As for the stolen children, the UN commission has found no functional mechanism for their return from Russia. Most will never go home.

Other children, still living in occupied territories, face the “eradication of their cultural identity,” including ideological indoctrination and militarization.

None of these actions make sense if understood through the lens of preventing NATO expansion, but they do once Russia’s eliminationist ideology, which actually fuels the conflict, is recognized and understood.

Why this matters for peace

In occupied territories, systematic Russification, linguistic discrimination, ideological education and coerced citizenship have been enforced through repression, torture, sexual violence and extrajudicial killings.

In front-line areas, the destruction of local governance, social infrastructure and demographic fabric are ongoing catastrophes. An estimated 3.55 million Ukrainians remain internally displaced; another 6.8 million have sought refuge abroad.

Achieving a just peace in Ukraine will therefore not be merely a matter of rebuilding damaged infrastructure. It will require a process of cultural and social restoration, one that will not succeed if policymakers remain attached to shallow and misleading explanations for why the destruction occurred in the first place.
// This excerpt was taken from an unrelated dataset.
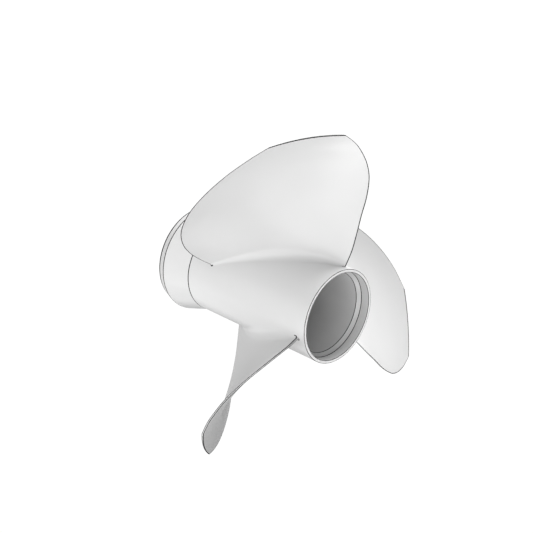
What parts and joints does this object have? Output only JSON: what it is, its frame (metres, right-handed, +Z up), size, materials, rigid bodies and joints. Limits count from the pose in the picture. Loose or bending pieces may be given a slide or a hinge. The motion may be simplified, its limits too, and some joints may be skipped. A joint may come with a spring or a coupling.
{
  "type": "boat propeller with through-hub exhaust",
  "caption": "Left-hand boat propeller with wide skewed blades on an open barrel hub, a flared forward collar, and a splined sleeve in a rubber bushing.",
  "frame": {"origin": "on the shaft line, in the plane of the sleeve's forward end, where the shaft's thrust washer bears", "axes": "+X aft along the shaft line, towards the open counterbored end of the barrel; +Z up; blade_1 stands up along +Z"},
  "size_m": [0.2272, 0.3712, 0.3498],
  "materials": {
    "hub_paint": "pale grey satin paint on aluminium",
    "blade_paint": "pale grey satin paint on aluminium",
    "bushing_rubber": "matte black moulded rubber",
    "sleeve_steel": "machined steel"
  },
  "bodies": {
    "root": {"barrel": "hub_paint", "flared_collar": "hub_paint", "blade_1": "blade_paint", "blade_2": "blade_paint", "blade_3": "blade_paint", "inner_hub": "hub_paint", "web_1": "hub_paint", "web_2": "hub_paint", "web_3": "hub_paint", "drive_bushing": "bushing_rubber", "drive_sleeve": "sleeve_steel"}
  },
  "joints": []
}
If the war was truly about NATO, a land-for-peace deal with neutrality guarantees might theoretically suffice. But if the war is about erasing a people, their language, their culture and their future, then border adjustments will resolve little. A state whose leadership denies the existence of a separate Ukrainian identity will not be satisfied with mere territorial concessions.

Stolen generations

The NATO expansion myth cannot explain the war that Russia is actually fighting, nor can it explain the abduction and forced assimilation of Ukrainian children.

Ultimately, it’s a fable that shifts blame from the aggressor to the victims, undermining the prospects for a just and lasting peace.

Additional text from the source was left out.